### TASK REQUIREMENTS
Go through the material below and copy each line where the word "shoulder" appears.

### DATA LINES
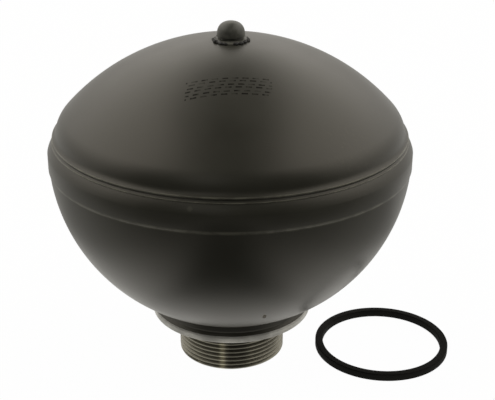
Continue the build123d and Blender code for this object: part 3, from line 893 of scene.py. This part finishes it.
def thread_sleeve(bm, neck, foot, top):
    """Cut M35 thread as an open helical sleeve between two heights."""
    crest = neck.thread_radius
    root = crest - neck.thread_depth
    low, high = root + 0.12 * neck.thread_depth, crest - 0.10 * neck.thread_depth
    turn = [(0, root), (0.08, root), (0.16, low), (0.34, high), (0.41, crest - 0.01 * MM),
            (0.67, crest - 0.01 * MM), (0.74, high), (0.92, low), (1.0, root)]
    start = foot - 2 * neck.pitch
    turns = math.ceil((top - start) / neck.pitch) + 1
    verts = [bm.verts.new((r, 0, start + share * neck.pitch)) for share, r in turn]
    edges = [bm.edges.new(pair) for pair in zip(verts, verts[1:])]
    bmesh.ops.spin(bm, geom=verts + edges, cent=(0, 0, 0), axis=(0, 0, 1),
                   dvec=(0, 0, neck.pitch / THREAD_STEPS), angle=2 * math.pi * turns,
                   steps=THREAD_STEPS * turns, use_merge=False, use_duplicate=False)
    bmesh.ops.remove_doubles(bm, verts=bm.verts, dist=1e-6)
    for height, up in ((foot, -1), (top, 1)):
        bmesh.ops.bisect_plane(bm, geom=bm.verts[:] + bm.edges[:] + bm.faces[:], dist=1e-7,
                               plane_co=(0, 0, height), plane_no=(0, 0, up), clear_outer=True)
    for vert in bm.verts:
        limit = crest - neck.chamfer + (vert.co.z - foot)
        radius = math.hypot(vert.co.x, vert.co.y)
        if radius > limit:
            vert.co.x *= limit / radius
            vert.co.y *= limit / radius


def open_edges(bm, height, reach):
    """Edges with one face, near a height."""
    return [e for e in bm.edges if e.is_boundary and all(abs(v.co.z - height) < reach for v in e.verts)]


class ACCUMULATOR_OT_neck(bpy.types.Operator):
    """Cut the thread and spin the boss, its collar, seal recess and stepped bore"""
    bl_idname = "accumulator.neck"
    bl_label = "Threaded neck"

    def execute(self, context):
        neck, seal, shell, form = settings("neck"), settings("seal"), settings("shell"), ShellForm()
        thread_top = neck.length - neck.relief_width
        relief = neck.thread_radius - neck.relief_depth
        land = relief - 1.0 * MM
        gland_inner = seal.inner_radius - seal.clearance
        gland_outer = seal.inner_radius + seal.section + seal.clearance
        gland_top = neck.length + seal.section - seal.squeeze
        edge = neck.collar_radius - neck.collar_edge
        low_edge, lip_top = neck.length + neck.collar_edge, neck.length + neck.lip_height
        waist = (neck.waist, form.collar_top)
        run_out = at_radius(form.bowl_centre, shell.bowl_radius, neck.fillet_reach, -1)
        turn_in = (neck.waist + 0.4 * MM, form.collar_top + 3.1 * MM)
        passage = neck.bore_radius - neck.bore_step
        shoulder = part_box("damper_gasket")[1].z
        groove_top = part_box("damper_body")[0].z
        groove_foot = groove_top - neck.groove_height
        groove = neck.bore_radius + neck.groove_depth
        weld_edge = at_radius(form.bowl_centre, form.bowl_inside, neck.boss_radius, -1)
        flat_edge = at_height(form.bowl_centre, form.bowl_inside, form.boss_top)
        outline = (
            [(relief, thread_top + neck.relief_depth / 2), (relief, neck.length),
             (gland_inner, neck.length), (gland_inner, gland_top), (gland_outer, gland_top),
             (gland_outer, neck.length)]
            + arc((edge, low_edge), (edge, neck.length), (neck.collar_radius, low_edge), 4)
            + bent((neck.collar_radius, lip_top - 0.7 * MM), (neck.collar_radius, lip_top), waist, 6)[:-1]
            + bent(waist, turn_in, run_out, 16)
            + [(neck.boss_radius, form.collar_top + neck.boss_rise + 0.4 * MM)]
            + arc((0, form.bowl_centre), weld_edge, flat_edge, 6)
            + [(passage, form.boss_top), (passage, shoulder), (neck.bore_radius, shoulder),
               (neck.bore_radius, groove_top), (groove, groove_top), (groove, groove_foot),
               (neck.bore_radius, groove_foot), (neck.bore_radius, neck.bore_chamfer),
               (neck.bore_radius + neck.bore_chamfer, 0), (land, 0)]
        )
        bm = bmesh.new()
        thread_sleeve(bm, neck, 0.0, thread_top)
        spun(bm, outline, 160, closed=False)
        for height, reach in ((0.0, 0.05 * MM), (thread_top + neck.relief_depth / 4, 0.4 * MM)):
            bmesh.ops.bridge_loops(bm, edges=open_edges(bm, height, reach))
        looks = [finish_named(name) for name in ("neck_steel", "shell_paint", "collar_steel")]
        piece = finished("threaded_neck", bm, looks, sharp=38)
        painted_from = neck.length - 0.3 * MM
        for face in piece.data.polygons:
            reach = math.hypot(face.center.x, face.center.y)
            if reach > neck.thread_radius and face.center.z > painted_from:
                face.material_index = 2 if face.center.z < lip_top and reach > edge - 0.1 * MM else 1
        placed(piece, "housing", "neck_steel", "neck_boss")
        return {"FINISHED"}


class ACCUMULATOR_OT_seal(bpy.types.Operator):
    """Spin the loose square section seal ring"""
    bl_idname = "accumulator.seal"
    bl_label = "Seal ring"

    def execute(self, context):
        seal = settings("seal")
        low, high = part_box("sealing_ring")
        centre = ((low.x + high.x) / 2, (low.y + high.y) / 2)
        inner, outer, top, corner = seal.inner_radius, seal.inner_radius + seal.section, seal.section, seal.corner
        outline = []
        for r, z, start in ((outer - corner, corner, -90), (outer - corner, top - corner, 0),
                            (inner + corner, top - corner, 90), (inner + corner, corner, 180)):
            for k in range(6):
                turn = math.radians(start + 18 * k)
                outline.append((r + corner * math.cos(turn), z + corner * math.sin(turn)))
        bm = bmesh.new()
        spun(bm, outline, 192, centre=centre)
        piece = finished("black_seal_ring", bm, [finish_named("seal_rubber")], sharp=60)
        placed(piece, "housing", "seal_rubber", "sealing_ring")
        return {"FINISHED"}


class ACCUMULATOR_OT_diaphragm(bpy.types.Operator):
    """Spin the rubber diaphragm, with a hole at its centre for the button's stem"""
    bl_idname = "accumulator.diaphragm"
    bl_label = "Diaphragm"

    def execute(self, context):
        rubber_sizes, form = settings("rubber"), ShellForm()
        outside = form.bowl_inside - rubber_sizes.clearance
        inside = outside - rubber_sizes.sheet
        bead_top = form.ledge + rubber_sizes.bead_height
        bead_outer = form.rim_bore - rubber_sizes.clearance / 2
        bead_inner = bead_outer - rubber_sizes.bead_width
        hole = rubber_sizes.stem_radius + rubber_sizes.clearance
        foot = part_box("diaphragm")[0].z
        top = foot + rubber_sizes.sheet
        centre = (0, form.bowl_centre)
        round_off = 0.6 * MM
        outline = (
            arc((bead_inner + round_off, bead_top - round_off), (bead_inner, bead_top - round_off),
                (bead_inner + round_off, bead_top), 4)
            + arc((bead_outer - round_off, bead_top - round_off), (bead_outer - round_off, bead_top),
                  (bead_outer, bead_top - round_off), 4)
            + [(bead_outer, form.ledge)]
            + arc(centre, at_height(form.bowl_centre, outside, form.ledge),
                  at_height(form.bowl_centre, outside, foot), 40)
            + [(hole * 2, foot), (hole, foot), (hole, top), (hole * 2, top)]
            + arc(centre, at_height(form.bowl_centre, inside, top),
                  at_height(form.bowl_centre, inside, form.ledge), 40)
            + [(bead_inner, form.ledge + rubber_sizes.bead_step)]
        )
        bm = bmesh.new()
        spun(bm, outline, 128)
        piece = finished("rubber_diaphragm", bm, [finish_named("diaphragm_rubber")])
        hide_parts("diaphragm")
        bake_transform(piece)
        return {"FINISHED"}


class ACCUMULATOR_OT_inner_parts(bpy.types.Operator):
    """Give the pieces inside the sphere and its neck their finishes"""
    bl_idname = "accumulator.inner_parts"
    bl_label = "Inner parts"

    def execute(self, context):
        slots = {row["node"]: row["material_slot"] for row in frame["record"]["subparts"]}
        for name, node in frame["nodes"].items():
            material = finish_named(slots[name])
            if not node.data.materials:
                node.data.materials.append(material)
            for slot in node.material_slots:
                slot.material = material
        return {"FINISHED"}


# Stage

FLOOR_SHADOW = 0.018                    # how much of the floor's own shading shows


def stage_world():
    """White to the camera; round the object a bright back and sides, dim overhead and in front."""
    world = bpy.data.worlds.new("studio")
    bpy.context.scene.world = world
    world.use_nodes = True
    nodes = Nodes(world.node_tree)
    world.node_tree.nodes.clear()
    way = nodes.add("ShaderNodeSeparateXYZ")
    nodes.join(nodes.add("ShaderNodeTexCoord").outputs["Generated"], way.inputs[0])
    x, y, z = way.outputs
    rise = nodes.ramp(z, 0.0, 0.6, 0.68, 1.77)
    aside = nodes.math("MULTIPLY", nodes.math("ABSOLUTE", x), 1.05)
    overhead = nodes.ramp(nodes.math("SUBTRACT", z, aside), 0.29, 0.80, 1.0, 0.06)
    front = nodes.ramp(nodes.math("MULTIPLY_ADD", z, 0.26, y), -0.55, 0.15, 0.06, 1.0)
    level = nodes.math("MULTIPLY", nodes.math("MULTIPLY", rise, overhead), front)
    around = nodes.add("ShaderNodeBackground")
    around.inputs["Color"].default_value = (1.0, 0.96, 0.90, 1.0)
    nodes.join(level, around.inputs["Strength"])
    white = nodes.add("ShaderNodeBackground")
    white.inputs["Color"].default_value = (1.0, 1.0, 1.0, 1.0)
    seen = nodes.add("ShaderNodeLightPath").outputs["Is Camera Ray"]
    mixed = nodes.add("ShaderNodeMixShader")
    nodes.join(seen, mixed.inputs[0])
    nodes.join(around.outputs[0], mixed.inputs[1])
    nodes.join(white.outputs[0], mixed.inputs[2])
    nodes.join(mixed.outputs[0], nodes.add("ShaderNodeOutputWorld").inputs["Surface"])


def floor_material():
    """White to the camera with a trace of shadow; to everything else a glowing table of painted light: a bright
    pool round the neck, bright sides and back, and painted shadow in front.
    """
    material = bpy.data.materials.new("floor_white")
    material.use_nodes = True
    nodes = Nodes(material.node_tree)
    material.node_tree.nodes.clear()
    place = nodes.add("ShaderNodeTexCoord").outputs["Object"]
    parts = nodes.add("ShaderNodeSeparateXYZ")
    nodes.join(place, parts.inputs[0])
    x, y = parts.outputs[0], parts.outputs[1]
    reach = nodes.math("SQRT", nodes.math("ADD", nodes.math("MULTIPLY", x, x), nodes.math("MULTIPLY", y, y)))
    # Painted pool of light round the neck, seen only in reflections.
    near = nodes.ramp(reach, 0.036, 0.070, 0.86, 0.0)
    wide = nodes.math("ABSOLUTE", x)
    side = nodes.math("MULTIPLY", nodes.ramp(wide, 0.016, 0.045, 0.0, 0.95),
                      nodes.ramp(wide, 0.058, 0.105, 1.0, 0.45))
    side = nodes.math("MULTIPLY", side, nodes.ramp(x, 0.085, 0.12, 1.0, 0.8))
    # Painted shadow: the floor's glow dimmer in front of the object.
    side = nodes.math("MULTIPLY", side, nodes.ramp(y, -0.14, -0.02, 0.2, 1.0))
    level = nodes.math("MAXIMUM", near, side)
    level = nodes.math("MAXIMUM", level, nodes.ramp(y, 0.0, 0.08, 0.0, 0.62))
    glow = nodes.add("ShaderNodeEmission")
    glow.inputs["Color"].default_value = (1.0, 0.98, 0.93, 1.0)
    nodes.join(nodes.math("ADD", level, 0.07), glow.inputs["Strength"])
    plain = nodes.add("ShaderNodeBsdfDiffuse")
    plain.inputs["Color"].default_value = (0.9, 0.9, 0.9, 1.0)
    white = nodes.add("ShaderNodeEmission")
    seen = nodes.add("ShaderNodeMixShader")
    seen.inputs[0].default_value = FLOOR_SHADOW
    nodes.join(white.outputs[0], seen.inputs[1])
    nodes.join(plain.outputs[0], seen.inputs[2])
    final = nodes.add("ShaderNodeMixShader")
    nodes.join(nodes.add("ShaderNodeLightPath").outputs["Is Camera Ray"], final.inputs[0])
    nodes.join(glow.outputs[0], final.inputs[1])
    nodes.join(seen.outputs[0], final.inputs[2])
    nodes.join(final.outputs[0], nodes.add("ShaderNodeOutputMaterial").inputs["Surface"])
    return material


def softbox(name, place, aim, width, height, power):
    """A rectangular lamp that faces a point."""
    lamp = bpy.data.lights.new(name, "AREA")
    lamp.shape = "RECTANGLE"
    lamp.size, lamp.size_y, lamp.energy = width, height, power
    holder = bpy.data.objects.new(name, lamp)
    holder.location = place
    holder.rotation_euler = (Vector(aim) - Vector(place)).to_track_quat("-Z", "Y").to_euler()
    bpy.context.scene.collection.objects.link(holder)


class ACCUMULATOR_OT_stage(bpy.types.Operator):
    """Set the floor, the lamps, the world and the camera"""
    bl_idname = "accumulator.stage"
    bl_label = "Stage"

    def execute(self, context):
        view = settings("stage")
        bm = bmesh.new()
        bmesh.ops.create_grid(bm, x_segments=1, y_segments=1, size=3.0)
        bmesh.ops.translate(bm, vec=(0, 0, -0.02 * MM), verts=bm.verts)
        floor = finished("floor", bm, [floor_material()])
        stage_world()
        softbox("front_fill", (-0.16, -0.62, 0.50), (0, 0, 0.02), 0.30, 0.30, 0.12)
        lens = bpy.data.cameras.new("camera")
        lens.sensor_width = 36.0
        lens.lens = view.focal_px / view.frame_px * lens.sensor_width
        lens.shift_x = (view.frame_px / 2 - view.centre_px) / view.frame_px
        lens.shift_y = 0.5 / view.frame_px
        lens.clip_start = 0.01
        camera = bpy.data.objects.new("camera", lens)
        camera.location = (view.aside, -view.distance, view.height)
        tilt, roll = Matrix.Rotation(math.pi / 2 - view.pitch, 3, "X"), Matrix.Rotation(view.roll, 3, "Z")
        camera.rotation_euler = (tilt @ roll).to_euler()
        context.scene.collection.objects.link(camera)
        context.scene.camera = camera
        context.scene.view_settings.view_transform = "Standard"
        return {"FINISHED"}


OPERATORS = (
    ACCUMULATOR_OT_stage,
    ACCUMULATOR_OT_dome,
    ACCUMULATOR_OT_bowl,
    ACCUMULATOR_OT_plug,
    ACCUMULATOR_OT_neck,
    ACCUMULATOR_OT_seal,
    ACCUMULATOR_OT_diaphragm,
    ACCUMULATOR_OT_inner_parts,
)


class ACCUMULATOR_PT_build(bpy.types.Panel):
    """Buttons and sizes of the accumulator"""
    bl_idname = "ACCUMULATOR_PT_build"
    bl_label = "Accumulator"
    bl_space_type = "VIEW_3D"
    bl_region_type = "UI"
    bl_category = "Accumulator"

    def draw(self, context):
        for operator in OPERATORS:
            self.layout.operator(operator.bl_idname)
        for name, group in GROUPS.items():
            box = self.layout.box()
            box.label(text=group.__name__)
            for key in group.__annotations__:
                box.prop(getattr(context.scene, name), key)


CLASSES = (*GROUPS.values(), *OPERATORS, ACCUMULATOR_PT_build)


def register():
    for item in CLASSES:
        bpy.utils.register_class(item)
    for name, group in GROUPS.items():
        setattr(bpy.types.Scene, name, PointerProperty(type=group))


def unregister():
    for name in GROUPS:
        delattr(bpy.types.Scene, name)
    for item in reversed(CLASSES):
        bpy.utils.unregister_class(item)


def main():
    register()
    for operator in OPERATORS:
        folder, name = operator.bl_idname.split(".")
        getattr(getattr(bpy.ops, folder), name)()


if __name__ == "__main__":
    main()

### RESULT FOR THIS EXERCISE
        shoulder = part_box("damper_gasket")[1].z
            + [(passage, form.boss_top), (passage, shoulder), (neck.bore_radius, shoulder),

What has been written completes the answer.